The paint point: The good news about this problem is that it only lasts during the early years of your kid’s life, but during that time it can be the biggest, hardest problem ever!
- Trust your gut. You know your kid best. If missing one nap, makes them incredibly difficult to manage the rest of the day, then tell the host you can’t make 1 p.m., but can head over for dessert later. Or if the meal is at 6 p.m. and your kid has a bedtime window of 7:30 p.m. or never, then feel free to go for an hour and say hello and grab some to-go plates to take home.
- Shrug off comments. It’s true that family members with grown or older kids may have forgotten what the early years are like with no-sleep kids. (Believe it or not, you may be the same way someday!) So don’t take it personally if/when they say, “Can’t your kid skip one nap?!” or “Geez, strict parents!” Remind yourself that these comments may be a relative’s way of dealing with the emotions of change and growing older.

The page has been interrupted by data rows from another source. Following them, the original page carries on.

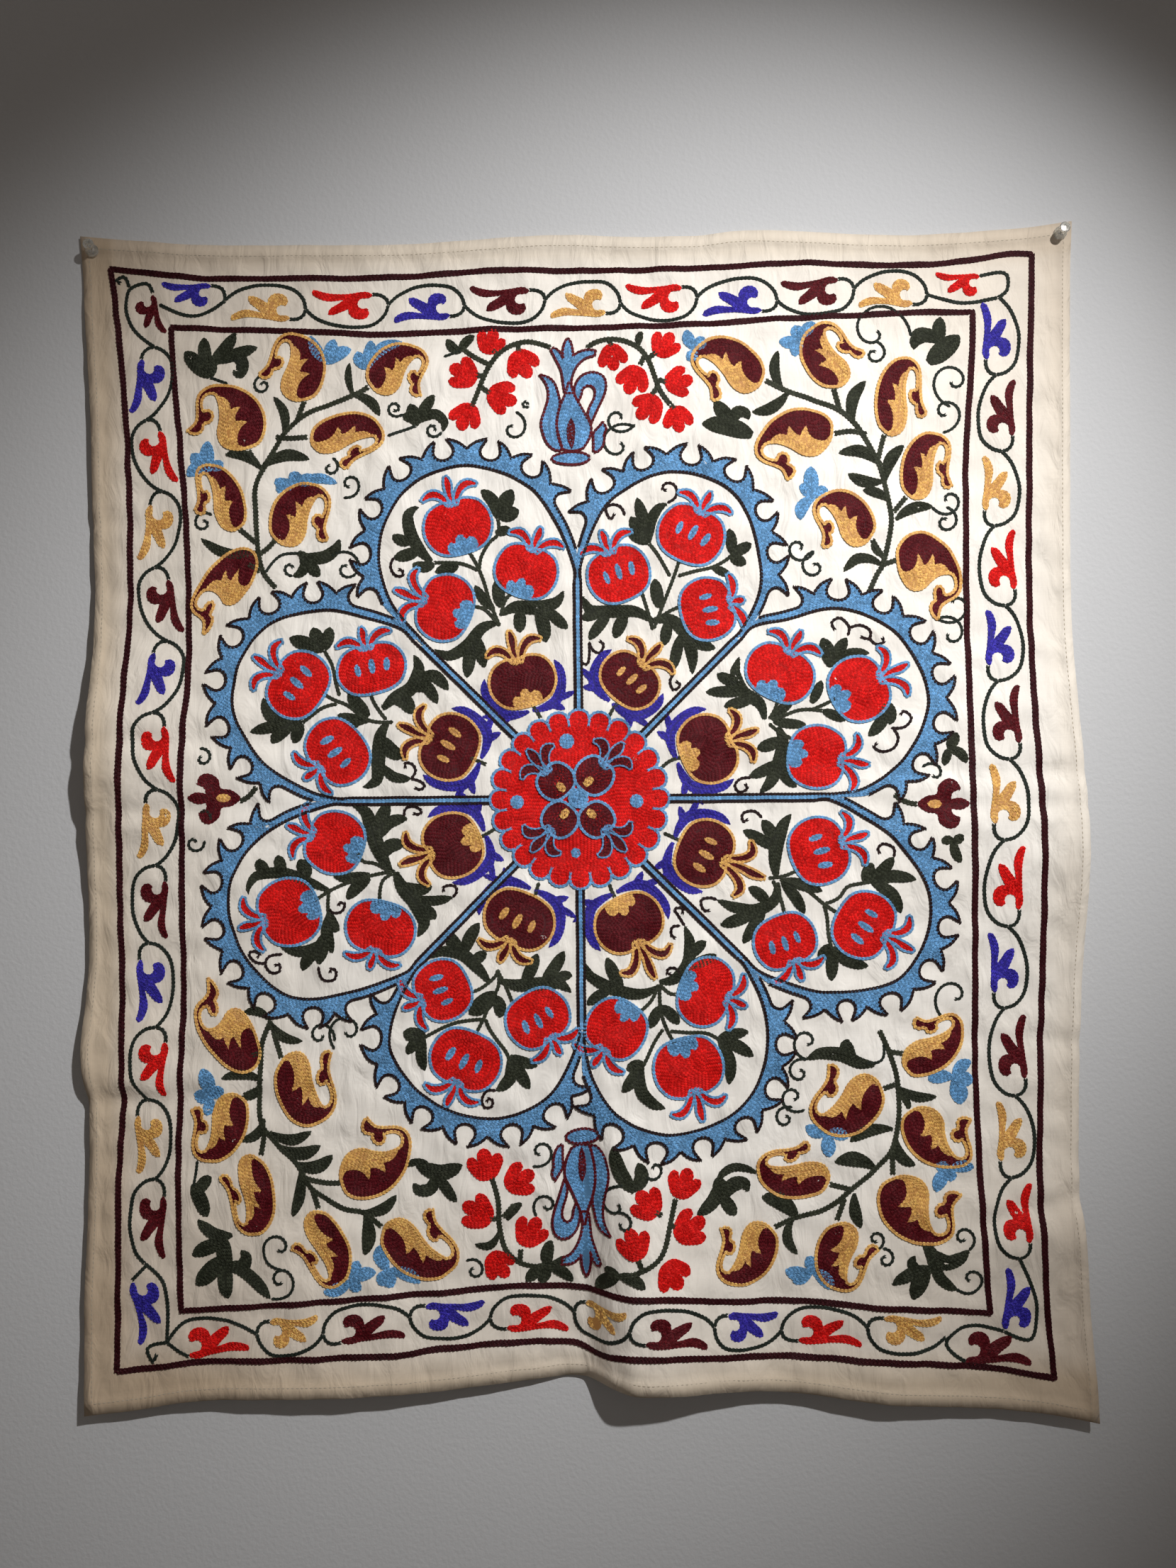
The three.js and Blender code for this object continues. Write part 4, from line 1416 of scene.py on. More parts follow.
# Seeds, in the same shares: across, up, half width, half height.
SEEDS = ((-0.40, 0.06, 0.09, 0.26), (0.03, 0.10, 0.10, 0.32), (0.46, 0.04, 0.10, 0.28))
SEED_LEAN = -6
SEED_FAN = 14
SEED_POINTS = 14
CROWN_ROOT = 0.92
# The three sepals of a crown of length 1: across, up and half width in mm, from the root.
SEPALS = (
    ((0, -0.15, 1.2), (-0.6, 0.35, 1.8), (0.4, 0.72, 2.6), (0, 1.04, 0.5)),
    ((-2.5, -0.10, 1.2), (-9, 0.34, 2.2), (-17, 0.50, 2.6), (-26, 0.34, 0.5)),
    ((2.5, -0.10, 1.2), (9, 0.36, 2.2), (17, 0.56, 2.6), (26, 0.46, 0.5)),
)

# The collar under a petal's maroon fruit, one side, in the fruit's shares: across, up, half mm.
COLLAR = (
    ((-0.06, -1.22, 1.4), (-0.42, -1.22, 3.4), (-0.80, -1.08, 4.6), (-1.06, -0.62, 4.4),
     (-1.16, 0.05, 3.8), (-1.08, 0.50, 0.4)),
    ((-0.62, -1.18, 2.0), (-0.86, -1.36, 3.0), (-1.0, -1.52, 0.4)),
    ((-0.86, -1.0, 3.0), (-1.22, -0.98, 2.6), (-1.45, -0.92, 0.4)),
)

TOOTH_PITCH = 35.5
TEETH = 7
# Half a tooth of the petal's edge: along it, out from it.
TOOTH = (
    (0, 15, 1), (-2.4, 18), (-7, 22.5), (-13.5, 26, 1), (-11.4, 21), (-9.6, 15.5), (-11, 10.5),
    (-15, 7.6),
)
BAND = 7.2
BAND_EASE = 55
BAND_END = 5.0
BAND_STEP = 6
BAND_GAP = 3
ROPE_OFFSET = 2.9
RIM_CLEAR = 1.0
RAY = 3.9
RAY_PAST = 2


class Frame:
    """A place and a turn, for shapes drawn in a frame of their own. Turns are clockwise."""

    def __init__(self, x, z, turn):
        self.x, self.z, self.turn = x, z, turn

    def __call__(self, shape, size=1.0):
        return moved(shape, self.x, self.z, -self.turn, size)

    def inner(self, s, r, turn):
        """A frame at a place in this one, turned by a further angle."""
        x, z = self([(s, r)])[0]
        return Frame(x, z, self.turn + turn)


def from_shares(rows, step):
    """A smooth outline through points given in shares. A third value marks a corner."""
    return outline([(x * DRAWN, z * DRAWN, *corner) for x, z, *corner in rows], step=step) / DRAWN


def fruit(piece, frame, wide, high, body, trim, crown, seeds=False, calyx=False,
          sepal=1.0, lift=0.0, full=1.0, rim=2.3):
    """A pomegranate: body, crown of three sepals, and seeds or a calyx in the trim's colour."""
    shape = from_shares(FRUIT, 3) * (wide, high)
    holes = []
    if seeds:
        for across, up, half_x, half_z in SEEDS:
            turn = SEED_LEAN - SEED_FAN * across
            holes.append(ring(across * wide, up * high, half_x * wide, half_z * high,
                              turn, SEED_POINTS))
    if calyx:
        holes.append(from_shares(CALYX, 4) * (wide, high))
    fill(piece, body, frame(shape), holes=[frame(hole) for hole in holes], lift=lift)
    for hole in holes:
        fill(piece, trim, frame(hole), lift=lift + 0.1)
    edging(piece, trim, frame(shape), lift=lift)
    root, length = high * CROWN_ROOT, crown - high
    size = full * min(1.0, sepal)
    for rows in SEPALS:
        petal = brush([(s * sepal, root + r * length, w * size) for s, r, w in rows])
        edge = brush([(s * sepal, root + r * length, w * size + rim / 2) for s, r, w in rows])
        fill(piece, body, frame(petal), lift=lift)
        edging(piece, trim, frame(edge), width=rim, lift=lift)


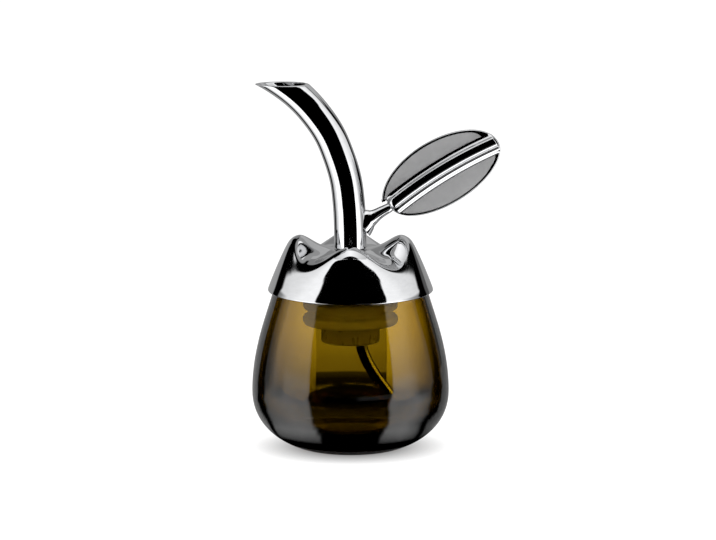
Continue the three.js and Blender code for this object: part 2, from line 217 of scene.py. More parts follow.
# A rib's section above and below its crest, from its hollow foot to the crest, as shares of half its width
# and of its depth.
RIB_UPPER_SHARES = (
    (0.93, 0), (0.9, 0.014), (0.845, 0.06), (0.775, 0.13), (0.7, 0.225), (0.64, 0.334),
    (0.585, 0.48), (0.505, 0.7), (0.44, 0.8), (0.3, 0.907), (0.15, 0.973), (0, 1),
)
RIB_LOWER_SHARES = (
    (0.93, 0), (0.86, 0.012), (0.795, 0.06), (0.72, 0.155), (0.64, 0.27), (0.56, 0.355), (0.48, 0.405),
    (0.41, 0.425), (0.345, 0.436), (0.295, 0.48), (0.26, 0.62), (0.225, 0.75), (0.18, 0.86), (0.12, 0.935),
    (0.06, 0.985), (0, 1),
)

# Facets
VESSEL_SIDES = 192
VESSEL_STEPS = 28
CAP_SIDES = 56
CAP_SUBDIVISIONS = 3
STOPPER_SIDES = 128
ROUND_STEPS = 5
SPOUT_SIDES = 72
SPOUT_STEPS = 110
TUBE_SIDES = 32
TUBE_STEPS = 70
STALK_SIDES = 48
STALK_STEPS = 44
LEAF_STEPS = 110
RIB_SIDES = 5
RIB_STEPS = 70
CURVE_SAMPLES = 60
HALVINGS = 30
SEARCH_STEPS = 300
SEARCH_END = 120

# Studio, measured from the centre of the vessel's foot
CAMERA_ELEVATION = math.radians(10.4)
CAMERA_DISTANCE = 5
CAMERA_AIM = Vector((3.2 * MM, 0, 76.5 * MM))
VIEW_WIDTH = 305.3 * MM
SENSOR_WIDTH = 36
CLIP_RANGE = (0.01, 20)
FLOOR_SIZE = 6
TENT_RADIUS = 0.45
TENT_HEIGHT = 0.62
SHEET_LIFT = 1 * MM
APRON_START = 26 * MM
CEILING_GLOW = 1.55
CEILING_FADE = 0.5
CEILING_BACK_GLOW = 0.42
CEILING_LEFT_END = 0.04
CEILING_RIGHT_END = 0.16
CEILING_STEP = -0.15
PATCH_START = 0.32
PATCH_SIDE = -0.08
ARCH_APEX = -0.32
ARCH_BEND = 0.55
TABLE_BACK_GLOWS = (0.42, 0.32)
AMBIENT = 0.35
FLOOR_GREY = 0.8
FLOOR_SEEN_GREY = 0.3
# Painted contact shadow on the floor: the darkest glow near the vessel for camera rays and for mirrors and glass,
# then the radii over which the glow fades back to full
PAINTED_FLOOR_SHADOW_DARKEST = (0.3, 0.02)
PAINTED_FLOOR_SHADOW_SEEN = (FOOT_RADIUS * 1.05, BELLY_RADIUS * 1.05)
PAINTED_FLOOR_SHADOW_MIRRORED = (BELLY_RADIUS * 0.9, BELLY_RADIUS * 1.5)
WALL_ROWS = 62
CEILING_ROWS = 45
TABLE_ROWS = 70
TABLE_SIDES = 240
INNER_ROWS = 24
INNER_SIDES = 72
INNER_CEILING_GLOW = 0.2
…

- Get on the same page. Whether you want to blow off bedtime or not, talk about it beforehand with your partner. Otherwise, your partner might disagree with you in the moment and say, “What’s the big deal if they miss bedtime this once?” That’s no fun to sort out in front of everyone. When you talk in advance, you’ll both have a chance to share how you’d like the party to go and come to an agreement that you’ll both support.
- Being a parent at family gatherings can be surprisingly stressful! You may feel judged or out of sync with the way others parent their kids.
- It rarely goes well when another adult tries to discipline another parent's child.
- If your kid doesn't have anyone their age to play with, bring toys. Send your kid on a "chatty scavenger hunt" to encourage interaction with older relatives.
- Go easy on food stress. Feed your kid a big meal beforehand if you worry they won't eat much. Offer all foods on the table without pressure. Your kid may surprise you!
- If your kid needs their sleep, don't feel guilty about leaving early or coming late to the meal.